◆ **TASK TO CARRY OUT**: Copy out the listing exactly.

◆ **RECORDED INFORMATION**:
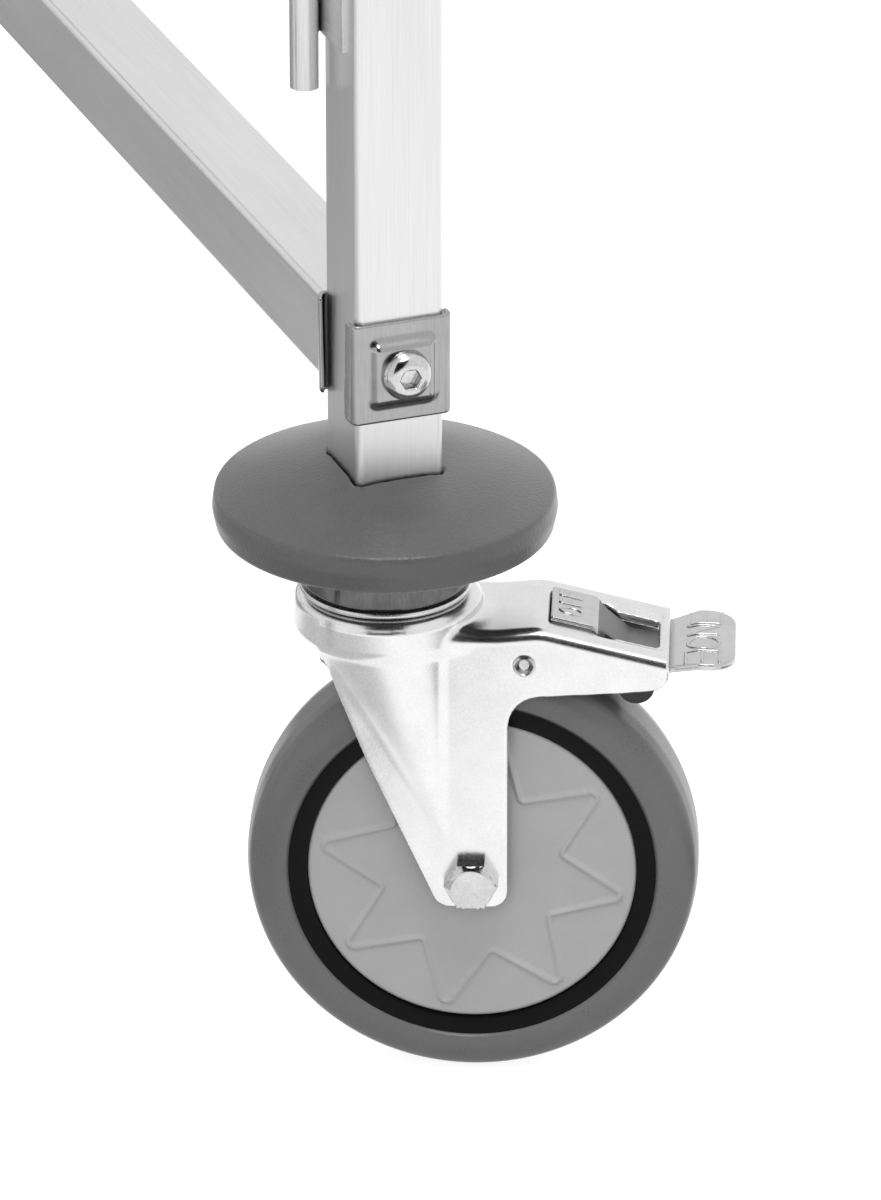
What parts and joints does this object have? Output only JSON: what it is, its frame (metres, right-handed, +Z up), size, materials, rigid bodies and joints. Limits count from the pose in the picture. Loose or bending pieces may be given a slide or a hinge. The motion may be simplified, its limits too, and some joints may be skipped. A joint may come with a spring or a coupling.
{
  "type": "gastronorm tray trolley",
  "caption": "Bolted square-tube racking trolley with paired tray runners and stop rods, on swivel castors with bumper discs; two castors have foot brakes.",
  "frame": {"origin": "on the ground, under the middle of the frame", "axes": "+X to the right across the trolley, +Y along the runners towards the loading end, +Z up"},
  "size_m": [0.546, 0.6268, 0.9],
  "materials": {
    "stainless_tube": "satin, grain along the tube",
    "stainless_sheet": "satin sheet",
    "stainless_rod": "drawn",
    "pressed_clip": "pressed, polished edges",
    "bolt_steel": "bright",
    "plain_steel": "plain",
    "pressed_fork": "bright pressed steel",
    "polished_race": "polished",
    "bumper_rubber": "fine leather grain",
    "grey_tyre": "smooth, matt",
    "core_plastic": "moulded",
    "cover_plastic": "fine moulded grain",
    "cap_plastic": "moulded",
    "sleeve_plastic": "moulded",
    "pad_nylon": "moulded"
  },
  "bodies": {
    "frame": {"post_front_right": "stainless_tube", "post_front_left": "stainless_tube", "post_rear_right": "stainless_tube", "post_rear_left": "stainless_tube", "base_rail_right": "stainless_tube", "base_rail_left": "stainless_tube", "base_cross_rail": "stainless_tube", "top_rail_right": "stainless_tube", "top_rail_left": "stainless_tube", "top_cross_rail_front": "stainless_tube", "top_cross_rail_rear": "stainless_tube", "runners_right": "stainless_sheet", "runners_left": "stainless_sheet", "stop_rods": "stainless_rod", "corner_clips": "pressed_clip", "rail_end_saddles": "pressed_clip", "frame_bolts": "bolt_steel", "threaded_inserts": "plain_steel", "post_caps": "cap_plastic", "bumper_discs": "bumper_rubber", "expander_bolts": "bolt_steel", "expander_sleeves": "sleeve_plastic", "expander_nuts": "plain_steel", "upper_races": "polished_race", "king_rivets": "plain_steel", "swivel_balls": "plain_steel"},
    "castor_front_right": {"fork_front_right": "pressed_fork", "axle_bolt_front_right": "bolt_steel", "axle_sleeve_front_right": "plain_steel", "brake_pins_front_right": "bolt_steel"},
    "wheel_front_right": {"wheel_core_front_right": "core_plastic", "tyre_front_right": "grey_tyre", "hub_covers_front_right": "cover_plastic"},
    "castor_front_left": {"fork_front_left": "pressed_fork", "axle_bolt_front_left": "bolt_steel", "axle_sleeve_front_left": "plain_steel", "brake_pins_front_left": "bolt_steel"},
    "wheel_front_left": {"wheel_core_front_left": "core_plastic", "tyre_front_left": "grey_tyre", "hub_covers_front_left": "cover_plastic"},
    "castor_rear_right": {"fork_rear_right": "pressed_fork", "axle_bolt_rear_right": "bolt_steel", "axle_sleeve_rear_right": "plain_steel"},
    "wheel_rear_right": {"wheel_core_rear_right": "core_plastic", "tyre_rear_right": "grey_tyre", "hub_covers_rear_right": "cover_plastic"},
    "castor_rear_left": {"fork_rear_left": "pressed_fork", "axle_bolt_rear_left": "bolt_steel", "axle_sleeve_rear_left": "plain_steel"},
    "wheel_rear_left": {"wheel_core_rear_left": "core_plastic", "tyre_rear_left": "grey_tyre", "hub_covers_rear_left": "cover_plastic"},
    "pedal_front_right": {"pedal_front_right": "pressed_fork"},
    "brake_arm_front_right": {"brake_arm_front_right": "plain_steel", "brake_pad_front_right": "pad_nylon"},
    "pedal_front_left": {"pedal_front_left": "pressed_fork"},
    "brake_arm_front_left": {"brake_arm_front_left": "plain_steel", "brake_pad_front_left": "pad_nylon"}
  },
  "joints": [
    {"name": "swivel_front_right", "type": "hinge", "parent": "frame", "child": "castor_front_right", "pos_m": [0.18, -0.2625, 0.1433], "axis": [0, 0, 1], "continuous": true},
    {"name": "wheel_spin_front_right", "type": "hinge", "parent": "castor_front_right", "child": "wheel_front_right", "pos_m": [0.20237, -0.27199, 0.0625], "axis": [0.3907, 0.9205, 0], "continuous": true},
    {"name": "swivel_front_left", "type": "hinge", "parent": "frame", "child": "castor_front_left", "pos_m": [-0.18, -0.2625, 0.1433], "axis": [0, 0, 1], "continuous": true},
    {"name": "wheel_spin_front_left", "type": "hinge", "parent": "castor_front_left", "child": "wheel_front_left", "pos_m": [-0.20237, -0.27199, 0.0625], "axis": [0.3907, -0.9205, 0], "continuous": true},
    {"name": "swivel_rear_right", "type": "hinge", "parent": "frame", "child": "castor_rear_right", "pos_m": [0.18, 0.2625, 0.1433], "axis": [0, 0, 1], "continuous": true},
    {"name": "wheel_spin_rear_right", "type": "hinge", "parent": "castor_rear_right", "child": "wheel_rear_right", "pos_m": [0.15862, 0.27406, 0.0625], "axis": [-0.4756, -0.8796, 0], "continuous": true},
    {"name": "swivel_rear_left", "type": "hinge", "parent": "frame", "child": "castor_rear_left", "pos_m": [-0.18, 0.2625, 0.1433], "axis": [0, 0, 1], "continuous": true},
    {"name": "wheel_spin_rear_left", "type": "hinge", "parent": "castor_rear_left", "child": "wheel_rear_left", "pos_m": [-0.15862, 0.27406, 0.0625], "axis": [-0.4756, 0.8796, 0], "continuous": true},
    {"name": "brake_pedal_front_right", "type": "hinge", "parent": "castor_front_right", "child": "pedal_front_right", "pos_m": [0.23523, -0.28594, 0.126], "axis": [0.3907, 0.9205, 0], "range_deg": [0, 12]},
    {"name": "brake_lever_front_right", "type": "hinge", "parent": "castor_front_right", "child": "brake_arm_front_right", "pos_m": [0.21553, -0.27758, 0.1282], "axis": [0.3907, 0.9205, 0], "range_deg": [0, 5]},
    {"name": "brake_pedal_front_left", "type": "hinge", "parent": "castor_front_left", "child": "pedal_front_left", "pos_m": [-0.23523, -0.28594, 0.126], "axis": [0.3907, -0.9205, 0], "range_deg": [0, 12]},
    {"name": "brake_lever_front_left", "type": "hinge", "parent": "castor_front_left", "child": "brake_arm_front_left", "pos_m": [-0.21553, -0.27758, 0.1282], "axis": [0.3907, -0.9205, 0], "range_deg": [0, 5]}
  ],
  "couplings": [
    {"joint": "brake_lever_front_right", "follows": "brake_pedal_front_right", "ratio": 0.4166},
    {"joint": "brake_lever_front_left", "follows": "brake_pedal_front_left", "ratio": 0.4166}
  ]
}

◆ **CORRECT RESULT**:
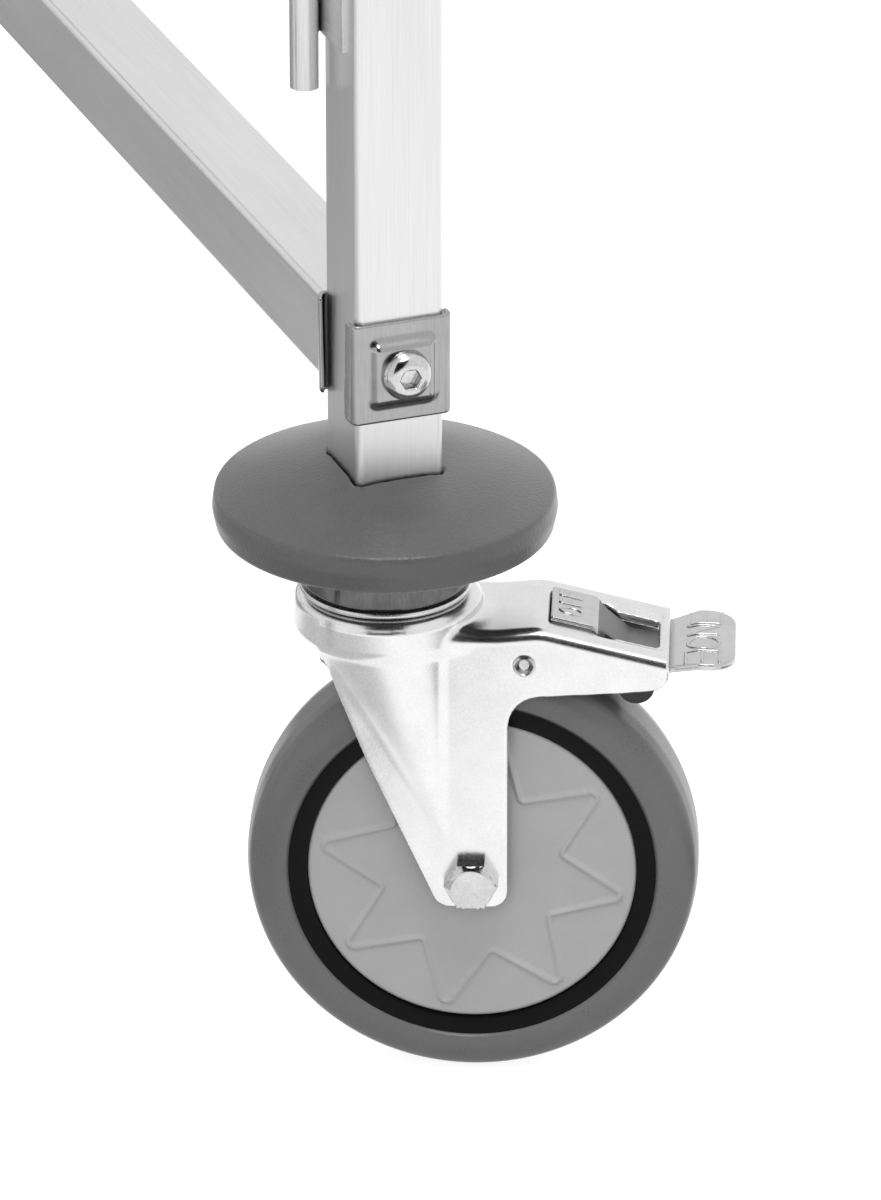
What parts and joints does this object have? Output only JSON: what it is, its frame (metres, right-handed, +Z up), size, materials, rigid bodies and joints. Limits count from the pose in the picture. Loose or bending pieces may be given a slide or a hinge. The motion may be simplified, its limits too, and some joints may be skipped. A joint may come with a spring or a coupling.
{
  "type": "gastronorm tray trolley",
  "caption": "Bolted square-tube racking trolley with paired tray runners and stop rods, on swivel castors with bumper discs; two castors have foot brakes.",
  "frame": {"origin": "on the ground, under the middle of the frame", "axes": "+X to the right across the trolley, +Y along the runners towards the loading end, +Z up"},
  "size_m": [0.546, 0.6268, 0.9],
  "materials": {
    "stainless_tube": "satin, grain along the tube",
    "stainless_sheet": "satin sheet",
    "stainless_rod": "drawn",
    "pressed_clip": "pressed, polished edges",
    "bolt_steel": "bright",
    "plain_steel": "plain",
    "pressed_fork": "bright pressed steel",
    "polished_race": "polished",
    "bumper_rubber": "fine leather grain",
    "grey_tyre": "smooth, matt",
    "core_plastic": "moulded",
    "cover_plastic": "fine moulded grain",
    "cap_plastic": "moulded",
    "sleeve_plastic": "moulded",
    "pad_nylon": "moulded"
  },
  "bodies": {
    "frame": {"post_front_right": "stainless_tube", "post_front_left": "stainless_tube", "post_rear_right": "stainless_tube", "post_rear_left": "stainless_tube", "base_rail_right": "stainless_tube", "base_rail_left": "stainless_tube", "base_cross_rail": "stainless_tube", "top_rail_right": "stainless_tube", "top_rail_left": "stainless_tube", "top_cross_rail_front": "stainless_tube", "top_cross_rail_rear": "stainless_tube", "runners_right": "stainless_sheet", "runners_left": "stainless_sheet", "stop_rods": "stainless_rod", "corner_clips": "pressed_clip", "rail_end_saddles": "pressed_clip", "frame_bolts": "bolt_steel", "threaded_inserts": "plain_steel", "post_caps": "cap_plastic", "bumper_discs": "bumper_rubber", "expander_bolts": "bolt_steel", "expander_sleeves": "sleeve_plastic", "expander_nuts": "plain_steel", "upper_races": "polished_race", "king_rivets": "plain_steel", "swivel_balls": "plain_steel"},
    "castor_front_right": {"fork_front_right": "pressed_fork", "axle_bolt_front_right": "bolt_steel", "axle_sleeve_front_right": "plain_steel", "brake_pins_front_right": "bolt_steel"},
    "wheel_front_right": {"wheel_core_front_right": "core_plastic", "tyre_front_right": "grey_tyre", "hub_covers_front_right": "cover_plastic"},
    "castor_front_left": {"fork_front_left": "pressed_fork", "axle_bolt_front_left": "bolt_steel", "axle_sleeve_front_left": "plain_steel", "brake_pins_front_left": "bolt_steel"},
    "wheel_front_left": {"wheel_core_front_left": "core_plastic", "tyre_front_left": "grey_tyre", "hub_covers_front_left": "cover_plastic"},
    "castor_rear_right": {"fork_rear_right": "pressed_fork", "axle_bolt_rear_right": "bolt_steel", "axle_sleeve_rear_right": "plain_steel"},
    "wheel_rear_right": {"wheel_core_rear_right": "core_plastic", "tyre_rear_right": "grey_tyre", "hub_covers_rear_right": "cover_plastic"},
    "castor_rear_left": {"fork_rear_left": "pressed_fork", "axle_bolt_rear_left": "bolt_steel", "axle_sleeve_rear_left": "plain_steel"},
    "wheel_rear_left": {"wheel_core_rear_left": "core_plastic", "tyre_rear_left": "grey_tyre", "hub_covers_rear_left": "cover_plastic"},
    "pedal_front_right": {"pedal_front_right": "pressed_fork"},
    "brake_arm_front_right": {"brake_arm_front_right": "plain_steel", "brake_pad_front_right": "pad_nylon"},
    "pedal_front_left": {"pedal_front_left": "pressed_fork"},
    "brake_arm_front_left": {"brake_arm_front_left": "plain_steel", "brake_pad_front_left": "pad_nylon"}
  },
  "joints": [
    {"name": "swivel_front_right", "type": "hinge", "parent": "frame", "child": "castor_front_right", "pos_m": [0.18, -0.2625, 0.1433], "axis": [0, 0, 1], "continuous": true},
    {"name": "wheel_spin_front_right", "type": "hinge", "parent": "castor_front_right", "child": "wheel_front_right", "pos_m": [0.20237, -0.27199, 0.0625], "axis": [0.3907, 0.9205, 0], "continuous": true},
    {"name": "swivel_front_left", "type": "hinge", "parent": "frame", "child": "castor_front_left", "pos_m": [-0.18, -0.2625, 0.1433], "axis": [0, 0, 1], "continuous": true},
    {"name": "wheel_spin_front_left", "type": "hinge", "parent": "castor_front_left", "child": "wheel_front_left", "pos_m": [-0.20237, -0.27199, 0.0625], "axis": [0.3907, -0.9205, 0], "continuous": true},
    {"name": "swivel_rear_right", "type": "hinge", "parent": "frame", "child": "castor_rear_right", "pos_m": [0.18, 0.2625, 0.1433], "axis": [0, 0, 1], "continuous": true},
    {"name": "wheel_spin_rear_right", "type": "hinge", "parent": "castor_rear_right", "child": "wheel_rear_right", "pos_m": [0.15862, 0.27406, 0.0625], "axis": [-0.4756, -0.8796, 0], "continuous": true},
    {"name": "swivel_rear_left", "type": "hinge", "parent": "frame", "child": "castor_rear_left", "pos_m": [-0.18, 0.2625, 0.1433], "axis": [0, 0, 1], "continuous": true},
    {"name": "wheel_spin_rear_left", "type": "hinge", "parent": "castor_rear_left", "child": "wheel_rear_left", "pos_m": [-0.15862, 0.27406, 0.0625], "axis": [-0.4756, 0.8796, 0], "continuous": true},
    {"name": "brake_pedal_front_right", "type": "hinge", "parent": "castor_front_right", "child": "pedal_front_right", "pos_m": [0.23523, -0.28594, 0.126], "axis": [0.3907, 0.9205, 0], "range_deg": [0, 12]},
    {"name": "brake_lever_front_right", "type": "hinge", "parent": "castor_front_right", "child": "brake_arm_front_right", "pos_m": [0.21553, -0.27758, 0.1282], "axis": [0.3907, 0.9205, 0], "range_deg": [0, 5]},
    {"name": "brake_pedal_front_left", "type": "hinge", "parent": "castor_front_left", "child": "pedal_front_left", "pos_m": [-0.23523, -0.28594, 0.126], "axis": [0.3907, -0.9205, 0], "range_deg": [0, 12]},
    {"name": "brake_lever_front_left", "type": "hinge", "parent": "castor_front_left", "child": "brake_arm_front_left", "pos_m": [-0.21553, -0.27758, 0.1282], "axis": [0.3907, -0.9205, 0], "range_deg": [0, 5]}
  ],
  "couplings": [
    {"joint": "brake_lever_front_right", "follows": "brake_pedal_front_right", "ratio": 0.4166},
    {"joint": "brake_lever_front_left", "follows": "brake_pedal_front_left", "ratio": 0.4166}
  ]
}